## Aim
Write out again, unaltered, the lines from the start through the line containing "return [made[i *".

## Dataset excerpt
__________________________________________________

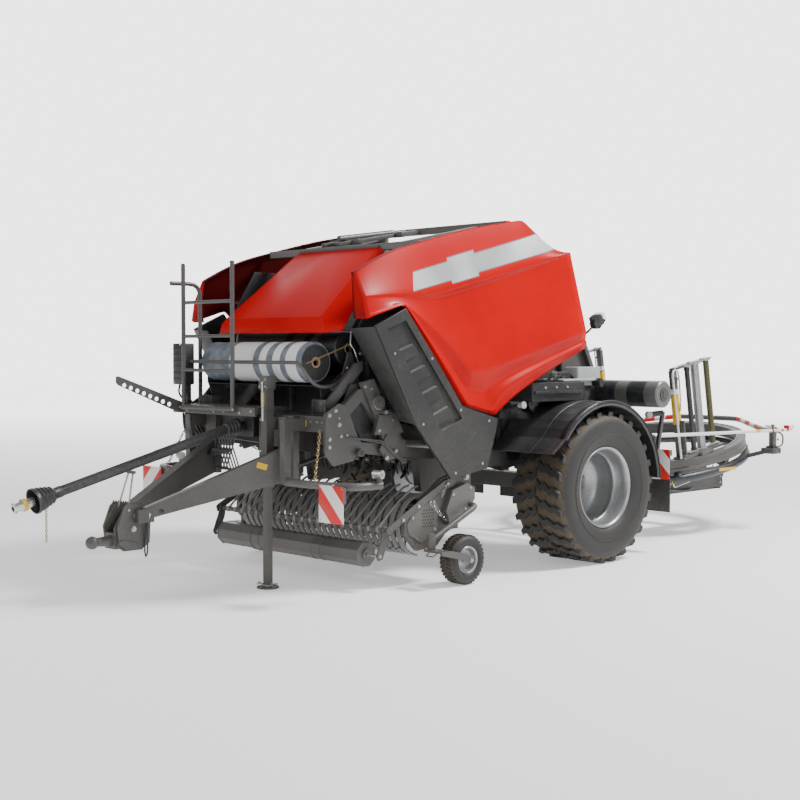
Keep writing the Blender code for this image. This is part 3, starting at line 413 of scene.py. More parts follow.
# Side covers: pressed sheet-steel wings in gloss red, folded over at the roof, with a lip above a
# bulging field and a tucked lower band; they hang on hinges along the roof and lift up sideways.
def net(shape, rows):
    """A grid pulled to rows of points; returns its knots row by row."""
    wide = len(rows[0])
    made = bmesh.ops.create_grid(shape, x_segments=wide - 1, y_segments=len(rows) - 1, size=1)["verts"]
    made.sort(key=lambda knot: (round(knot.co.y, 3), round(knot.co.x, 3)))
    for knot, spot in zip(made, [spot for row in rows for spot in row]):
        knot.co = spot
    return [made[i * wide:(i + 1) * wide] for i in range(len(rows))]


def band(paint, value, low, high, soft=0.002):
    """1 between two limits, with a soft edge."""
    return paint.ramp(value, low - soft, low + soft) * paint.ramp(value, high + soft, high - soft)


def gloss_red(name, decal_and_inner_shade=False):
    paint = Paint(name)
    patches = paint.noise(1.7, 4)
    specks = paint.noise(70, 8)
    low = paint.ramp(paint.part("Z"), 2.9, 1.3)
    dirt = paint.ramp(patches * 0.5 + specks * 0.5 + low * 0.12, 0.56, 0.86) * 0.08
    red = paint.mix(paint.ramp(patches, 0.3, 0.7), (0.43, 0.0001, 0.0010), (0.50, 0.0003, 0.0015))
    colour = paint.mix(dirt, red, (0.26, 0.06, 0.04))
    rough = 0.30 + dirt * 0.7 + specks * 0.05
    if decal_and_inner_shade:
        facing = paint.node("SeparateXYZ", {0: paint.node("TexCoord", output="Normal")}, output="X")
        outside = paint.ramp(facing * paint.part("X"), -0.04, 0.04)
        y = paint.part("Y") - axle_y
        z = paint.part("Z")
        tab = band(paint, y, -1.655, -1.335) * 0.030
        over = z - y * 0.2384 - 2.8415 + tab
        under = y * 0.2543 + 3.0335 - z + tab
        ends = paint.ramp(y - z * 0.28 + 2.751, -0.002, 0.002) * paint.ramp(2.728 - z - y * 0.332, -0.002,
                0.002)
        inside = paint.ramp(over, 0.008, 0.011) * paint.ramp(under, 0.008, 0.011) * ends * outside
        around = paint.ramp(over, 0.0, 0.003) * paint.ramp(under, 0.0, 0.003) * ends * outside
        sheen = paint.ramp(paint.noise(1.3, 1), 0.42, 0.60)
        foil = paint.mix(sheen, (0.36, 0.37, 0.37), (0.66, 0.67, 0.67))
        # The face turned towards the machine is painted a dark red: painted shade on the inside of the
        # cover.
        colour = paint.mix(outside, (0.060, 0.0015, 0.0020), colour)
        colour = paint.mix(around, colour, (0.16, 0.16, 0.16))
        colour = paint.mix(inside, colour, foil)
        rough = rough + inside * 0.12 - outside * 0.25 + 0.25
    peel = paint.noise(95, 2)
    return paint.wear(Base_Color=colour, Roughness=rough, Specular_IOR_Level=0.10, Coat_Weight=0.03,
                      Coat_Roughness=0.10, Normal=paint.bump(peel, 0.0006, 0.5))


panel_red = gloss_red("panel_red_with_band_and_inner_shade", decal_and_inner_shade=True)
plain_red = gloss_red("hood_red")
cover_rows = (
    ((0.957,) * 8, ((-2.60, 2.487), (-2.25, 2.663), (-1.95, 2.742), (-1.60, 2.829), (-1.35, 2.889),
                    (-1.10, 2.938),
                    (-0.65, 3.010), (-0.236, 2.763)), 0.0),
    ((1.008,) * 8, ((-2.60, 2.490), (-2.25, 2.666), (-1.95, 2.745), (-1.60, 2.832), (-1.35, 2.892),
                    (-1.10, 2.941),
                    (-0.65, 3.013), (-0.236, 2.766)), 0.55),
    ((1.130, 1.136, 1.142, 1.145, 1.145, 1.145, 1.145, 1.145),
     ((-2.605, 2.30), (-2.25, 2.335), (-1.95, 2.315), (-1.60, 2.400), (-1.35, 2.457), (-1.10, 2.520),
      (-0.65, 2.630), (-0.165, 2.745)), 0.75),
    ((1.133, 1.138, 1.118, 1.106, 1.106, 1.110, 1.122, 1.138),
     ((-2.605, 2.28), (-2.25, 2.315), (-1.93, 2.270), (-1.58, 2.352), (-1.33, 2.410), (-1.08, 2.475),
      (-0.63, 2.592), (-0.155, 2.722)), 0.60),
    ((1.165, 1.172, 1.188, 1.203, 1.204, 1.203, 1.200, 1.198),
     ((-2.603, 2.165), (-2.237, 2.262), (-1.80, 1.985), (-1.505, 1.705), (-1.30, 1.738), (-1.08, 1.780),
      (-0.60, 1.900), (-0.006, 2.052)), 0.65),
    ((1.172, 1.178, 1.168, 1.152, 1.150, 1.150, 1.154, 1.162),
     ((-2.602, 2.152), (-2.235, 2.253), (-1.79, 1.865), (-1.487, 1.555), (-1.30, 1.535), (-1.12, 1.625),
      (-0.60, 1.795), (0.030, 1.975)), 0.45),
    ((1.176, 1.182, 1.184, 1.186, 1.186, 1.186, 1.182, 1.178),
     ((-2.600, 2.140), (-2.232, 2.246), (-1.80, 1.775), (-1.53, 1.446), (-1.225, 1.378), (-1.10, 1.585),
      (-0.57, 1.745), (0.030, 1.950)), 0.70),
    ((1.150,) * 8, ((-2.595, 2.127), (-2.228, 2.238), (-1.80, 1.744), (-1.54, 1.428), (-1.16, 1.337),
                    (-1.00, 1.455),
                    (-0.55, 1.672), (0.030, 1.895)), 0.9))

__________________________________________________

## Finished answer
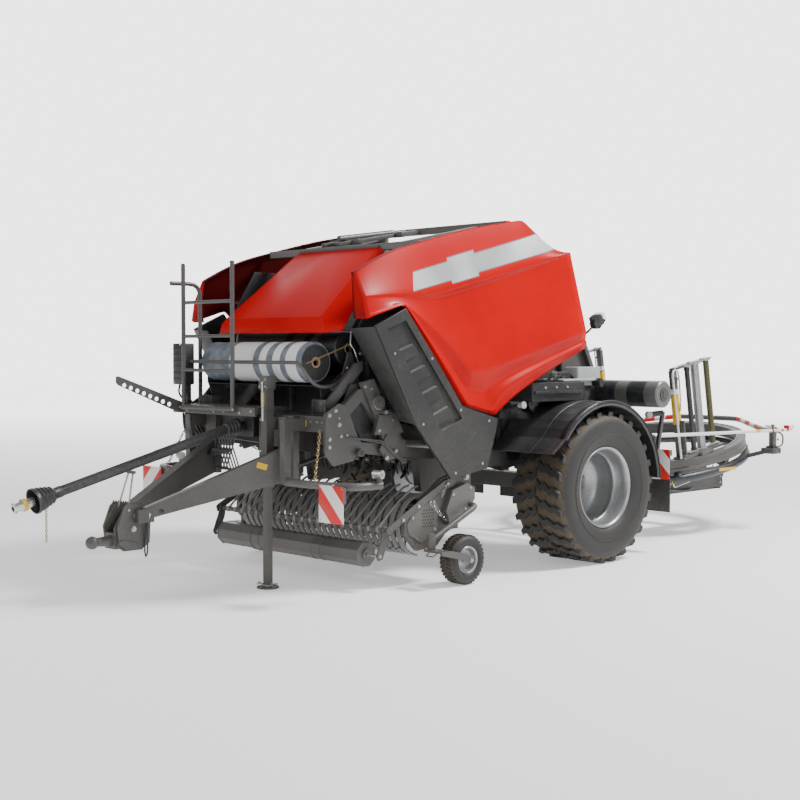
Keep writing the Blender code for this image. This is part 3, starting at line 413 of scene.py. More parts follow.
# Side covers: pressed sheet-steel wings in gloss red, folded over at the roof, with a lip above a
# bulging field and a tucked lower band; they hang on hinges along the roof and lift up sideways.
def net(shape, rows):
    """A grid pulled to rows of points; returns its knots row by row."""
    wide = len(rows[0])
    made = bmesh.ops.create_grid(shape, x_segments=wide - 1, y_segments=len(rows) - 1, size=1)["verts"]
    made.sort(key=lambda knot: (round(knot.co.y, 3), round(knot.co.x, 3)))
    for knot, spot in zip(made, [spot for row in rows for spot in row]):
        knot.co = spot
    return [made[i * wide:(i + 1) * wide] for i in range(len(rows))]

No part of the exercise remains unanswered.